Confinement and concentration of electrons in Si delta-doped AlxGa1-xAs (x=0 and 0.35) grown by metalorganic vapour phase epitaxy

Electron profiling is used to investigate segregation and diffusion of Si in delta-doped GaAs grown by metalorganic vapour phase epitaxy (MOVPE) at 650-725 degrees C. The absence of asymmetric electron profile indicates that the segregation does not occur in MOVPE grown Si delta-doped GaAs. Spreading of the Si dopants is therefore mainly determined by thermal diffusion. The Gaussian-function like distribution of the electrons in as-grown Si delta-doped GaAs allows to derive Si diffusion coefficients at different temperatures. The electron concentration of Si delta-doped GaAs and Al0.35Ga0.65As is studied by varying delta-doping time, SiH4 partial pressure, reactor pressure, gas flow velocity, AsH3/SiH4 mole ratio and temperature. The electron density of Si delta-doped GaAs and Al0.35Ga0.65As increases with prolonging delta-doping time over the experimental range. Using relatively short delta-doping times, the Si desorption process unlikely approaches its equilibrium with the Si adsorption process.

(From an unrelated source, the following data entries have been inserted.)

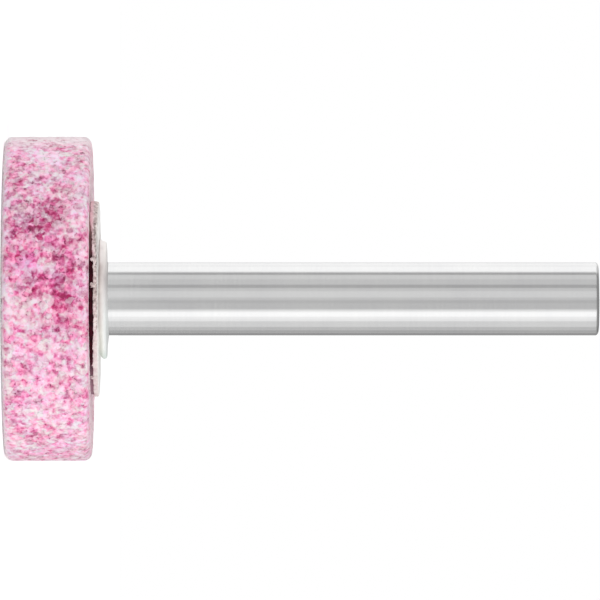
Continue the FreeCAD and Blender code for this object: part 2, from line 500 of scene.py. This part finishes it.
def grain_level(tree, place, grains, chips, facet, crease):
    """How pale the abrasive is at a point, from about 0 for ruby to 1 for white."""
    mottle = noise_at(tree, place, MOTTLE_SIZE, 2.5, roughness=0.55)
    clusters = noise_at(tree, place, CLUSTER_SIZE, 1.0)
    bands = noise_at(tree, place, BAND_SIZE, 1.0)
    ruby = weighed(tree, *side_patches(tree, place, RUBY_PATCHES))
    mixed = weighed(
        tree,
        (grains[0], 0.26),
        (chips[0], 0.2),
        (mottle, 1.3),
        (clusters, 0.55),
        (bands, 0.15),
        # Painted light and shade: each grain is paler on one side of its tilted facet and darker
        # on the other.
        (facet, 0.25),
        (crease, -0.11),
        (ruby, -1.0),
    )
    height = channels(tree, place)[2]
    near_back = remap(tree, height, 4.8 * MM, 6.4 * MM, 0.0, 0.05)
    # Painted light: the grain is made paler towards the front face, where the floor shades it.
    front_rim_light = remap(tree, height, 1.5 * MM, 0.1 * MM, 0.0, 0.12)
    paler = maths(tree, "ADD", near_back, front_rim_light)
    return maths(tree, "ADD", maths(tree, "SUBTRACT", mixed, LEVEL_OFFSET), paler)


def grain_colour(tree, place, level, grains, chips):
    """The grain's colour by its level, hotter or cooler and rosier or more lilac from
    place to place, with a scatter of white grains."""
    warmth = noise_at(tree, place, 0.5 * MM, 1.0)
    heat = remap(tree, weighed(tree, (grains[1], 0.4), (warmth, 0.6)), 0.3, 0.7)
    cool = ramp(tree, level, shifted_tones(COOL_SHIFT))
    hot = ramp(tree, level, shifted_tones(HOT_SHIFT))
    colour = blend(tree, heat, cool, hot)
    drift = weighed(tree, (noise_at(tree, place, 1.6 * MM, 1.0), 0.75), (chips[2], 0.25))
    tint = ramp(tree, drift, ((0.38, ROSE_TINT), (0.62, LILAC_TINT)))
    colour = blend(tree, 1.0, colour, tint, "MULTIPLY")
    white = product(tree, remap(tree, grains[2], 0.8, 0.9), 0.32)
    return blend(tree, white, colour, WHITE_GRAIN)


def pitted_colour(tree, level, pit, rich, colour):
    """The colour with painted shade in its pits: deep ruby in rich grain, and grey in pale grain.
    """
    deep = product(tree, rich, 0.85, pit)
    colour = blend(tree, deep, colour, PIT_SHADE_COLOUR)
    poor = remap(tree, level, 0.45, 0.6)
    return blend(tree, product(tree, poor, 0.4, pit), colour, PALE_PIT_SHADE)


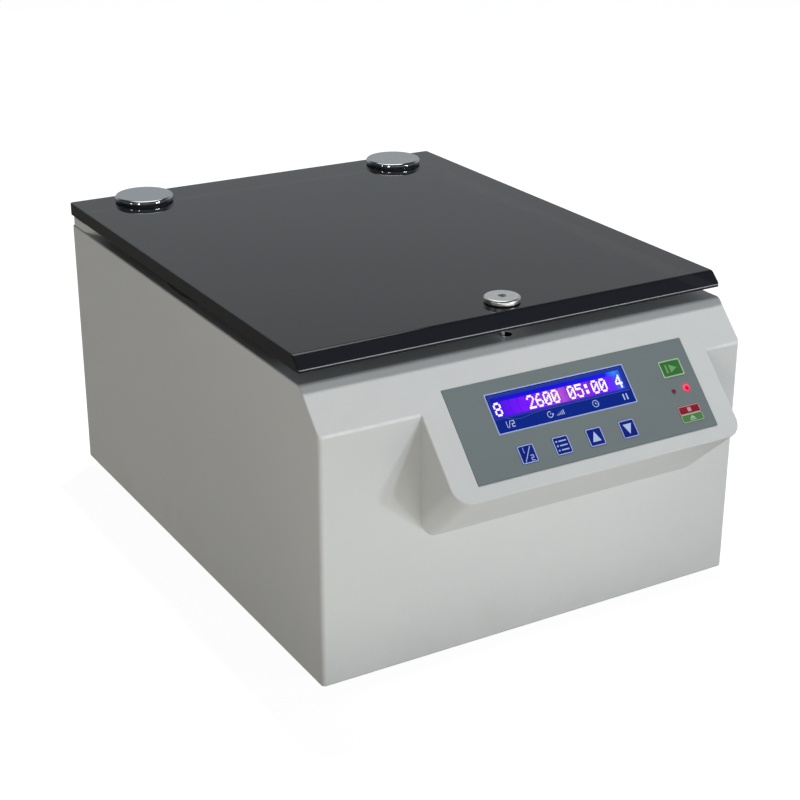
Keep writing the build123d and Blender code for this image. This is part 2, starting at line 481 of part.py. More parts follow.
# rotating parts
add("motor_shaft", cyl(MX, MY, 10.0, 118.0, 6.0) + cyl(MX, MY, 117.0, 130.0, 4.0))
add("motor_magnet", ring(MX, MY, 26.0, 57.0, 6.0, 22.5))
rp = cyl(MX, MY, 94.0, 98.0, ROTOR_R)
rp = rp + revolve_z([(0, 91.0), (22.0, 91.0), (26.0, 94.0), (26.0, 98.0), (19.0, 103.0), (17.0, 116.0), (0, 116.0)], MX, MY)
for i in range(4):
    c = Pos(MX, MY, 0) * Rot(0, 0, 45 + 90 * i)
    for st in (-1, 1):
        t0, t1 = sorted((st * 17.5, st * 20.7))
        ear = bx(PIV_R - 8, PIV_R + 8, t0, t1, 97.0, PIV_Z) + Pos(PIV_R, (t0 + t1) / 2, PIV_Z) * Rot(90, 0, 0) * Cylinder(8.0, t1 - t0)
        rp = rp + c * ear
for i in range(4):
    c = Pos(MX, MY, 0) * Rot(0, 0, 45 + 90 * i)
    rp -= c * (Pos(PIV_R, 0, PIV_Z) * Rot(90, 0, 0) * Cylinder(2.0, 60))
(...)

A significant increase of the electron density of Si delta-doped GaAs with reducing the gas flow velocity changed by either varying reactor pressure or H-2 carrier gas flow rate suggests that the mass-transport of the Si doping species through a boundary layer and the heterogeneous reactions of SiH4 on the non-growing surface both play a negligible role in Si delta-doping. Si delta-doping concentration is dominated by adsorption of the Si doping species generated through homogeneous gas phase reactions. At a given delta-doping time, an increased SIH4 partial pressure, reactor pressure, AsH3/SiH4 mole ratio, temperature and/or a reduced carrier gas flow rate lead to an increased Si delta-doping concentration.